▸ **Exercise goal**:
Determine how many lines include "nodeName". Give the number and nothing else.

▸ **Data**:
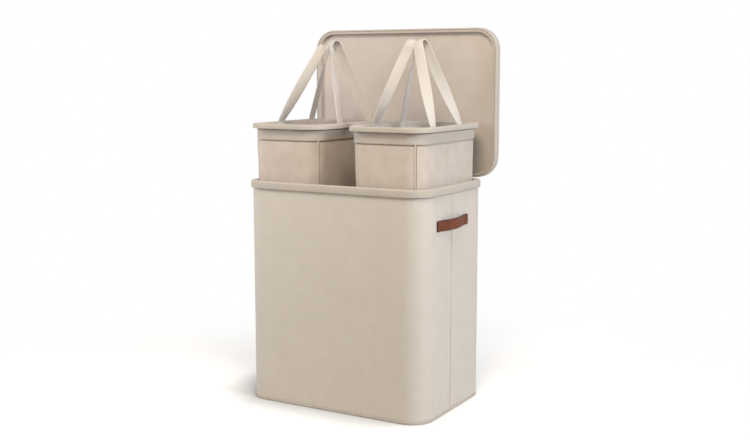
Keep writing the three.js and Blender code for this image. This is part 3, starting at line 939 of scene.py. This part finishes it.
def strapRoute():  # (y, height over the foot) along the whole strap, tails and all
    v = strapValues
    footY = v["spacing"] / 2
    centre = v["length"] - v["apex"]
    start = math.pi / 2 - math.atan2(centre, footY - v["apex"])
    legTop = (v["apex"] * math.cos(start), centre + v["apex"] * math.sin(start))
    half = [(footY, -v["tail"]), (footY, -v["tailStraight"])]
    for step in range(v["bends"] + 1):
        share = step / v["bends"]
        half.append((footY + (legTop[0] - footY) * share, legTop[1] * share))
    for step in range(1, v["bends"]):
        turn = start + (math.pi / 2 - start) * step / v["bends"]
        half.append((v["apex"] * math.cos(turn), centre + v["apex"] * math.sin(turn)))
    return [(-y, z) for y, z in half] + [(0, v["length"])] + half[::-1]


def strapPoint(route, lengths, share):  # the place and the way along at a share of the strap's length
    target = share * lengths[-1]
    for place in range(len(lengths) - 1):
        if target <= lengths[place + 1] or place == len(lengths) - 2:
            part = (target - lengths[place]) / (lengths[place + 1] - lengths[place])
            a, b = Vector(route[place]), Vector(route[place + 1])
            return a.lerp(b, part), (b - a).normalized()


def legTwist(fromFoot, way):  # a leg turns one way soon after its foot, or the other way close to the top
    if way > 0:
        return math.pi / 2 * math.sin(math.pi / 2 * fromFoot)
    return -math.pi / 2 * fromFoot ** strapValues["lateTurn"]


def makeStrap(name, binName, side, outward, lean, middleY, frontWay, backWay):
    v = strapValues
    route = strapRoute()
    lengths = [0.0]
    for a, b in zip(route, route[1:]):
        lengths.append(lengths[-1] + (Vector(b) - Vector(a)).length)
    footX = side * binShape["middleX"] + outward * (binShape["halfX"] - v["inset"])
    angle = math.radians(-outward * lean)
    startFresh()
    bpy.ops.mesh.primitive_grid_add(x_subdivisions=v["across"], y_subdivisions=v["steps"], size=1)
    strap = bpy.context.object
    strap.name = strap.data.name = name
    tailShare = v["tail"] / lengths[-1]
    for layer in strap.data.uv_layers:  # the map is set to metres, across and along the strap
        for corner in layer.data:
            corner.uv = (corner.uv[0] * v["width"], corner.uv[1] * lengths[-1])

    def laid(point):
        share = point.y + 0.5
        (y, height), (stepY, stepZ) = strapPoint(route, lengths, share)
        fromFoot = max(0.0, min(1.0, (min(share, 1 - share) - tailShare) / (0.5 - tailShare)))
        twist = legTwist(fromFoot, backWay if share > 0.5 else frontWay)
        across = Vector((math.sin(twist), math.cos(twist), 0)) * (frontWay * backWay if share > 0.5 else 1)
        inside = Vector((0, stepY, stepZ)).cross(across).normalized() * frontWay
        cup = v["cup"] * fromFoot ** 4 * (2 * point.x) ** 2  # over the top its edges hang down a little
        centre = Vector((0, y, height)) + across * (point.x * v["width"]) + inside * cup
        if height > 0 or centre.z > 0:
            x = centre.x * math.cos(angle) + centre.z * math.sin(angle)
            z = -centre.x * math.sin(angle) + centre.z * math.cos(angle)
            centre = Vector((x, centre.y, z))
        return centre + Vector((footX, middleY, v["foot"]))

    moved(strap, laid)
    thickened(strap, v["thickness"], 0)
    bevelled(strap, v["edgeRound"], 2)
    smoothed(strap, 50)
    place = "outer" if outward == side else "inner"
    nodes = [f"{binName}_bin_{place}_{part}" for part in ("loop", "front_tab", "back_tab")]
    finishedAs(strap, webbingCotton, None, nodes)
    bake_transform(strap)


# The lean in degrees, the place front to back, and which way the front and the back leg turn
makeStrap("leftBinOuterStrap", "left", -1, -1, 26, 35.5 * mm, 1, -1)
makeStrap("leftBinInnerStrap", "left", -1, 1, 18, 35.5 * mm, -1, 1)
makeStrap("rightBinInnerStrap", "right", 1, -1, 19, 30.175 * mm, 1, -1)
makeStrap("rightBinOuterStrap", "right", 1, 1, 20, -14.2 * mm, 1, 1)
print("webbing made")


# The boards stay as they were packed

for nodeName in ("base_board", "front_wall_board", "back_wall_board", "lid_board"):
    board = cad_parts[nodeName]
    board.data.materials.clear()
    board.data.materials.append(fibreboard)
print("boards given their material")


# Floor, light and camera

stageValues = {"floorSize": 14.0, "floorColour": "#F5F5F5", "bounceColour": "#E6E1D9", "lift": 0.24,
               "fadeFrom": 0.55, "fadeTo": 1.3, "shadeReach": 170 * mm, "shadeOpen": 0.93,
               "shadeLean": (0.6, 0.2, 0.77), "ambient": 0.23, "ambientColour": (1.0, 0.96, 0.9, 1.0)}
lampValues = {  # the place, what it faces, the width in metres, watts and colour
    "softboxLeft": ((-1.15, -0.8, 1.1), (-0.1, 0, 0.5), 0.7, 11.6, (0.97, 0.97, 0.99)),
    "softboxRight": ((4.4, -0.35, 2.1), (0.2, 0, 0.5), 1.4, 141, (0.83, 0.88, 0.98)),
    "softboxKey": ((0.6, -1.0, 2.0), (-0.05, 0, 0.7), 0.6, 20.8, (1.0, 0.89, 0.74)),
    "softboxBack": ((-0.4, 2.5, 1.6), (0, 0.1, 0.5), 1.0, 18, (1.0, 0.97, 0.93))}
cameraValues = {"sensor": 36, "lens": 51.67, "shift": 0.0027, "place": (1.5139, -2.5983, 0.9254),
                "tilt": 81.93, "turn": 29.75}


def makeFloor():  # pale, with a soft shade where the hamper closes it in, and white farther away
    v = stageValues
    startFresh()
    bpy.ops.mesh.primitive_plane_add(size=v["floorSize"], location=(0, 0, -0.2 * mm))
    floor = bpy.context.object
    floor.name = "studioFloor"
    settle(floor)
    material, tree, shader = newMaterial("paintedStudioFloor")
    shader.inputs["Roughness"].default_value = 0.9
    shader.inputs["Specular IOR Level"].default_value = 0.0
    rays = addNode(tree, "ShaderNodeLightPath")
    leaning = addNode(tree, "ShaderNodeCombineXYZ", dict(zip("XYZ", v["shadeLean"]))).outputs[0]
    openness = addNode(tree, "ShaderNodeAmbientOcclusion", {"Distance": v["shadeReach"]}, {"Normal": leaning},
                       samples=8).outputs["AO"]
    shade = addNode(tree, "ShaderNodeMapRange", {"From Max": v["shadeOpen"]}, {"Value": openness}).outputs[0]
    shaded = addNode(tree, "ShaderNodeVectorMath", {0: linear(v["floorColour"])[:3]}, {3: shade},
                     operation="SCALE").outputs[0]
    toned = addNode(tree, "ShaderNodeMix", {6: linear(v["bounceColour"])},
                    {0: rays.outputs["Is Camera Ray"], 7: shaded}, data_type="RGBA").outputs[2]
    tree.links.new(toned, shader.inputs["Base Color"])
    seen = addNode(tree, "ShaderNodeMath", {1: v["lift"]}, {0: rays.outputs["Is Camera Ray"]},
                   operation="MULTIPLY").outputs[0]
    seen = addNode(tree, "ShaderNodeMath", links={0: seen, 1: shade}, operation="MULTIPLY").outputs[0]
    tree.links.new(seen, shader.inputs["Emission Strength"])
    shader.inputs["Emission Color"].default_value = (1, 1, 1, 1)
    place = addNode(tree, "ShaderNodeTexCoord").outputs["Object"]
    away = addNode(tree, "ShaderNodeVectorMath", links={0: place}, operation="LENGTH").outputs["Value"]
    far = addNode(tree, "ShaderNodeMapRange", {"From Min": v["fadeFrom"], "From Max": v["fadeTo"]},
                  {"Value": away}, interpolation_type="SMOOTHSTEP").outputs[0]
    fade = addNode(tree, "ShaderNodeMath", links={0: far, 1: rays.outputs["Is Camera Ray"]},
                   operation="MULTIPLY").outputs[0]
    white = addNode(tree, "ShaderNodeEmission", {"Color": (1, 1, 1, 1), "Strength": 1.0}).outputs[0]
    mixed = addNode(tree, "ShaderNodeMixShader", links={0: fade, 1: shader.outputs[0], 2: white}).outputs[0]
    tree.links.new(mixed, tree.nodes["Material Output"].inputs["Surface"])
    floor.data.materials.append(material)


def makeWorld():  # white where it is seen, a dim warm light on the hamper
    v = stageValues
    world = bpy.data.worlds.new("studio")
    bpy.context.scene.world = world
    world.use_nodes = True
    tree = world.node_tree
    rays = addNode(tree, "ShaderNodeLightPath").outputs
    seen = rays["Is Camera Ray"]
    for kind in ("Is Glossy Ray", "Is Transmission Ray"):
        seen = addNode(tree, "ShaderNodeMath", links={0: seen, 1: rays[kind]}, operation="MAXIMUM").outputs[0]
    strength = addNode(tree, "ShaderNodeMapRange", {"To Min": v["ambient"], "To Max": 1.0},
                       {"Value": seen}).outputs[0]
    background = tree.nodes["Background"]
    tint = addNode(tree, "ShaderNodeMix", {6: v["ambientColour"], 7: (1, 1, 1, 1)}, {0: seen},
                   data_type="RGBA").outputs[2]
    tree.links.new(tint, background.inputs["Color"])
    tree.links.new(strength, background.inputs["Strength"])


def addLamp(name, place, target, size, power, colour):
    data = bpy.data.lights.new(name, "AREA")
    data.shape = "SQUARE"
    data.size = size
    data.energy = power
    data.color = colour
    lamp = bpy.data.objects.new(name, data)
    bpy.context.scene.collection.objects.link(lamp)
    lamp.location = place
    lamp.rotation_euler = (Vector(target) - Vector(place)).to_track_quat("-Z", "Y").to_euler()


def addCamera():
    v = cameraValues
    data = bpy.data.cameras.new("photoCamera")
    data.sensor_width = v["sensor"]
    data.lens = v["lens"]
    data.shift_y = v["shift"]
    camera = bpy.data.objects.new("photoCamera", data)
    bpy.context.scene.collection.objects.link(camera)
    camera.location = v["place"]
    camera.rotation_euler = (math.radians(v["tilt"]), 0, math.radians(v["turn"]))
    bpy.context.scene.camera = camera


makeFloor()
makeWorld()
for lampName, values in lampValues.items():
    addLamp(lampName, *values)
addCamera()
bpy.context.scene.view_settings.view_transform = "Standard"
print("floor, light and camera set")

▸ **Answer to this problem**:
2